As a writer I am interested in exploring asexuality, queerness, and the ways they move through the world, both in more academic queer theory, and also creative writing. Writing has often served as a way for me to understand who I am, and explore the stakes of expressing that.
Below you will find a monologue I wrote for the character of Olya in Three Kingdoms, by Simon Stephens, directed by Tom David Hughes, at the Corbett Theatre. Three Kingdoms is a black comedy and detective story about the discovery of a sex trafficking ring, and explores our own personal responsibility for the world that stills allows this. At the urging of the playwright we improvised as a company on the text, making it our own. We reached a version in which I played a series of trafficked or abused women who were all metaphorically and literally voiceless until I broke the pattern with this monologue, written and delivered not as a character, but as me, about my thoughts and experiences with gender and power structures in today’s world.
“I haven’t said anything so far – two acts and I’ve said nothing! I’ve hardly even faced the audience! So here goes.
Something I think about a lot is how society wants me to be a liberated, at ease person. I’m supposed to feel amazing, and walk confidently, and not give a fuck what other people think. But I think most people probably think I’m kind of uptight, that I don’t really know how to let my hair down, that I don’t know how to let go. And that’s true.
But part of the reason I’m like that is because society doesn’t make it easy to be yourself. I’m afraid that if I wear a lower cut shirt, someone will look down it. That if I have something to drink, I will be followed home. That if I don’t look over my shoulder every couple of minutes, I will be raped. I’m tightly wound, I’m nervous, and anxious, and sometimes paranoid. I don’t trust you until you’ve proven that you’re innocent. And I find myself beating myself up for this! I should be less judgemental, less harsh.
But then I think about it, and I think: Why would I not be like this, when in my first twenty four hours in a foreign city, six complete strangers tell me I’m sexy, and another man follows me from my apartment?
Why would I not be like this, when wearing clothes that make me feel like myself makes me feel sexualized by a man who doesn’t understand that I didn’t dress like this for him, and that it is scary for me to admit that I want to wear this suit and have a flatter chest, but I also want to wear lace and heels, and that’s confusing!
Why would I not be like this, when I feel called from the bottom of my heart and the tips of my fingers, with a desire that takes my breath away, to tell stories as an actor, and I know that in six months – hah, it’s not six months anymore is it!? It’s like…three and a half! In three and a half months I will be entering an industry that relies on reputation – a reputation I could apparently lose because I won’t have sex!

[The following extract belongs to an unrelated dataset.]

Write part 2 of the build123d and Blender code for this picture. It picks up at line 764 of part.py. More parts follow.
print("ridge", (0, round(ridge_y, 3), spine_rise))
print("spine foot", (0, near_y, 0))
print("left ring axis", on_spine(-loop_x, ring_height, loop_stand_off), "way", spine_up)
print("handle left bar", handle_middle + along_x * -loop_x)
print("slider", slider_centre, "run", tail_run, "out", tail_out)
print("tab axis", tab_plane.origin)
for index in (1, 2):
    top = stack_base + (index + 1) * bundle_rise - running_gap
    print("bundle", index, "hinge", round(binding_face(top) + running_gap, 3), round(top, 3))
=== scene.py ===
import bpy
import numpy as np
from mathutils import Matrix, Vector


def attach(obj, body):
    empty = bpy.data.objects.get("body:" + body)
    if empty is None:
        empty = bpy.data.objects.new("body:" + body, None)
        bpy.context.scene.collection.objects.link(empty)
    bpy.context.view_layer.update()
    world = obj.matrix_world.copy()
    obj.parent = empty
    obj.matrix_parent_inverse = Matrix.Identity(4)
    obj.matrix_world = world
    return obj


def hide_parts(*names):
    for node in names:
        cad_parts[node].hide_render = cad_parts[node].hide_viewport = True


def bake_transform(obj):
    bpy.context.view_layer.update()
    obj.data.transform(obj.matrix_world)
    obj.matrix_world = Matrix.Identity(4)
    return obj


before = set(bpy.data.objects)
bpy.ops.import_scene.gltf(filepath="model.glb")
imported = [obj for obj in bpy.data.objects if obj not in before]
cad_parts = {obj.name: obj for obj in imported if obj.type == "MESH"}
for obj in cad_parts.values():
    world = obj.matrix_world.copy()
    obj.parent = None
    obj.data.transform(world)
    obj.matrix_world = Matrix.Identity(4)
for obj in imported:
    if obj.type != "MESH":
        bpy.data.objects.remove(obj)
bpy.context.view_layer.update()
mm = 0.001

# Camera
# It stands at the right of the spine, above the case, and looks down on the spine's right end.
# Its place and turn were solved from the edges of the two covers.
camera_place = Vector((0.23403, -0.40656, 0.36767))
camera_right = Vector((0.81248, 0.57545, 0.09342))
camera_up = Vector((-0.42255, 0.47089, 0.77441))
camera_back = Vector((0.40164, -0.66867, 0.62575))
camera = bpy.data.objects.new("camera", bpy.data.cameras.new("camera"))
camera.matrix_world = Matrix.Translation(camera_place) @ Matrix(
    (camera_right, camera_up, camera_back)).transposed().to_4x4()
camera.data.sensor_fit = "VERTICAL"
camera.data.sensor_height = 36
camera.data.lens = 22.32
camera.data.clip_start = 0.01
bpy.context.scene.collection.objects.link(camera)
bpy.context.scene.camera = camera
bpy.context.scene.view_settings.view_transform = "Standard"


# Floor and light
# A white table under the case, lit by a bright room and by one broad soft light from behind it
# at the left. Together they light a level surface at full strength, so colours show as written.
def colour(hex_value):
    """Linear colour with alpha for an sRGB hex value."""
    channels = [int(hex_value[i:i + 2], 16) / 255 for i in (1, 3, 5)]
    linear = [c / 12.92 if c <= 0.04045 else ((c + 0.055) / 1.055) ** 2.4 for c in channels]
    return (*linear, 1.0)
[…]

I want to believe that society is changing, but I can’t expect change to happen unless I’m willing to be a part of it. So I’m trying to be less tightly wound, to let my hair down more, and to let go, and the only real way I’ve found to genuinely do that is to be more myself. To come out, to stop being talked over, to wear the blazer. It’s fucking terrifying, and it feels fucking great.
So I want to thank the Academy for this incredible honour, and for this platform to use my voice. I want to thank my parents – they’re right there watching – for their unending support and their unconditional love, for teaching me to question authority, and to be curious. I cannot possibly name you all, but here goes: I want to thank President Trump, Vice President Michael Pence, Brexit, the Neo-Nazi’s of Charlottesville, Harvey Weinstein, Adolf Hitler, homophobes, people with confederate flags on the back of their pickup trucks, and lack of gun control legislation for making me really fucking angry. This would not be possible without you.”